When i am installing ZooKeeper using Apache Ambari,CentOS 7.2,Apache Ambari version 2.2.2.0。It comes out:
Traceback (most recent call last):
File "/var/lib/ambari-agent/cache/common-services/ZOOKEEPER/3.4.5.2.0/package/scripts/zookeeper_server.py", line 179, in <module>
ZookeeperServer().execute()
File "/usr/lib/python2.6/site-packages/resource_management/libraries/script/script.py", line 219, in execute
method(env)
File "/var/lib/ambari-agent/cache/common-services/ZOOKEEPER/3.4.5.2.0/package/scripts/zookeeper_server.py", line 70, in install
self.configure(env)
File "/var/lib/ambari-agent/cache/common-services/ZOOKEEPER/3.4.5.2.0/package/scripts/zookeeper_server.py", line 49, in configure
zookeeper(type='server', upgrade_type=upgrade_type)

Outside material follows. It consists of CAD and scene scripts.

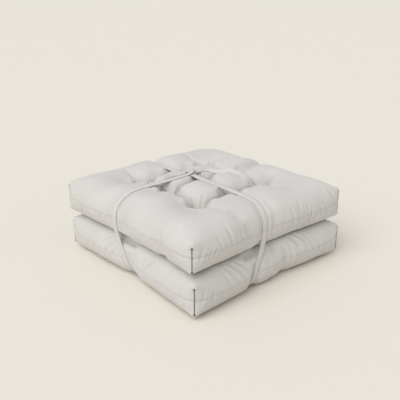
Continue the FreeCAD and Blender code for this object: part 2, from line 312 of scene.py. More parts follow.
def lattice(cells, rows):
    """Vertices, faces and cloth coordinates of a closed box whose sides share their edges."""
    numbers = {}
    points = []

    def corner(i, j, k):
        if (i, j, k) not in numbers:
            numbers[i, j, k] = len(points)
            points.append(((2 * i / cells - 1) * HALF_SIDE, (2 * j / cells - 1) * HALF_SIDE,
                           (2 * k / rows - 1) * HALF_RISE))
        return numbers[i, j, k]

    faces = []
    cloth = []

    def add(keys, flatten):
        face = [corner(*key) for key in keys]
        faces.append(face)
        cloth.extend(flatten(*points[number]) for number in face)

    edge = HALF_SIDE + HALF_RISE
    for i in range(cells):
        for j in range(cells):
            add([(i, j, rows), (i + 1, j, rows), (i + 1, j + 1, rows), (i, j + 1, rows)],
                lambda x, y, z: (x, y))
            add([(i, j, 0), (i, j + 1, 0), (i + 1, j + 1, 0), (i + 1, j, 0)],
                lambda x, y, z: (x, y))
        walls = (((i, 0), (i + 1, 0), lambda x, y, z: (x, z - edge)),
                 ((i + 1, cells), (i, cells), lambda x, y, z: (x, edge - z)),
                 ((0, i + 1), (0, i), lambda x, y, z: (z - edge, y)),
                 ((cells, i), (cells, i + 1), lambda x, y, z: (edge - z, y)))
        for k in range(rows):
            for near, far, flatten in walls:
                add([(*near, k), (*far, k), (*far, k + 1), (*near, k + 1)], flatten)
    return np.array(points), faces, np.array(cloth)


def on_face(rest, face):
    """Which points were sewn into the top (1) or the bottom (-1) of the box."""
    return np.abs(rest[:, 2] - face * HALF_RISE) < TOUCH


def on_sides(rest):
    return np.abs(rest[:, :2]).max(axis=1) > HALF_SIDE - TOUCH


def at_corner(rest, side_x, side_y):
    """Which points lie on one upright edge of the box."""
    off_edge = np.abs(rest[:, :2] - np.array([side_x, side_y]) * HALF_SIDE)
    return (off_edge < TOUCH).all(axis=1)


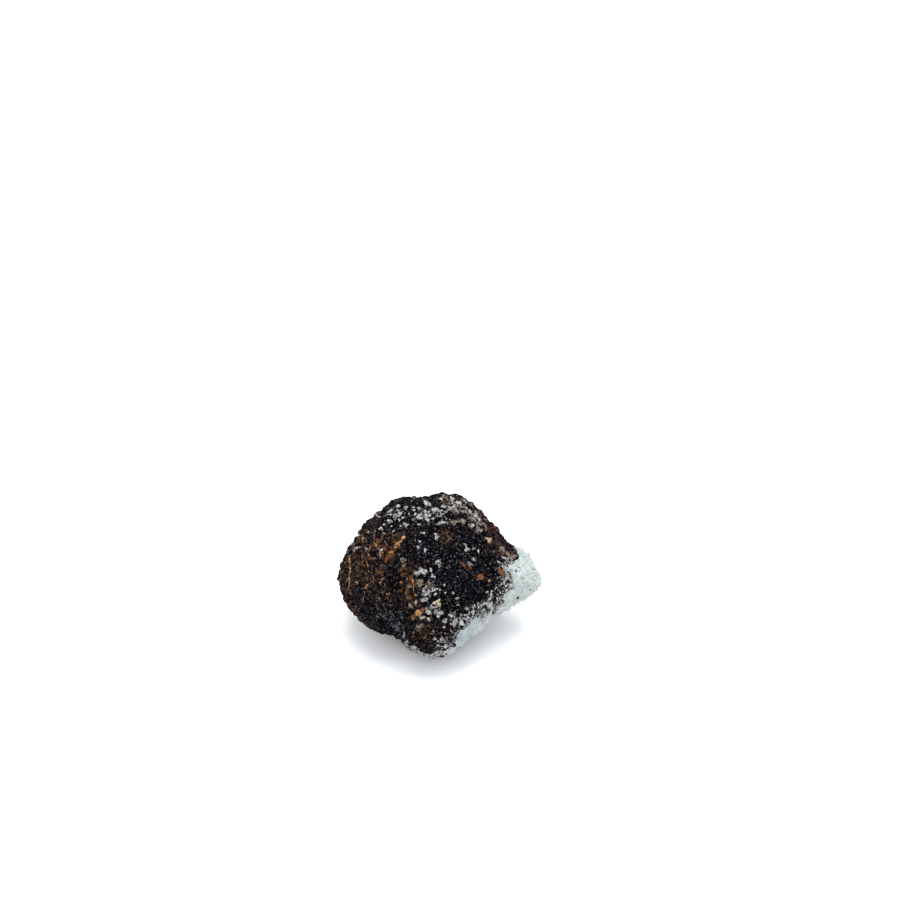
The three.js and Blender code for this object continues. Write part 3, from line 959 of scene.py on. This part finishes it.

File "/usr/lib/python2.6/site-packages/ambari_commons/os_family_impl.py", line 89, in thunk
return fn(*args, **kwargs)
File "/var/lib/ambari-agent/cache/common-services/ZOOKEEPER/3.4.5.2.0/package/scripts/zookeeper.py", line 40, in zookeeper
conf_select.select(params.stack_name, "zookeeper", params.current_version)
File "/usr/lib/python2.6/site-packages/resource_management/libraries/functions/conf_select.py", line 266, in select
shell.checked_call(get_cmd("set-conf-dir", package, version), logoutput=False, quiet=False, sudo=True)
File "/usr/lib/python2.6/site-packages/resource_management/core/shell.py", line 70, in inner
result = function(command, **kwargs)
File "/usr/lib/python2.6/site-packages/resource_management/core/shell.py", line 92, in checked_call
tries=tries, try_sleep=try_sleep)
File "/usr/lib/python2.6/site-packages/resource_management/core/shell.py", line 140, in _call_wrapper
result = _call(command, **kwargs_copy)
File "/usr/lib/python2.6/site-packages/resource_management/core/shell.py", line 291, in _call
raise Fail(err_msg)
resource_management.core.exceptions.Fail: Execution of 'conf-select set-conf-dir --package zookeeper --stack-version 2.4.3.0-227 --conf-version 0' returned 1. 2.4.3.0-227 Incorrect stack version
When I am executed the command in terminal:
conf-select set-conf-dir --package zookeeper --stack-version 2.4.3.0-227 --conf-version 0
it return:
Incorrect stack version
How to make it right? Where is going wrong?
Message meaning:
Incorrect stack version
Means that no such stack present at /usr/hdp/x.x.x.x-xxxx location.
What to do:
You need to check if you have installed packages on nodes(check stack folder presence). If not, you can go to host management tab on Ambari and reinstall packages.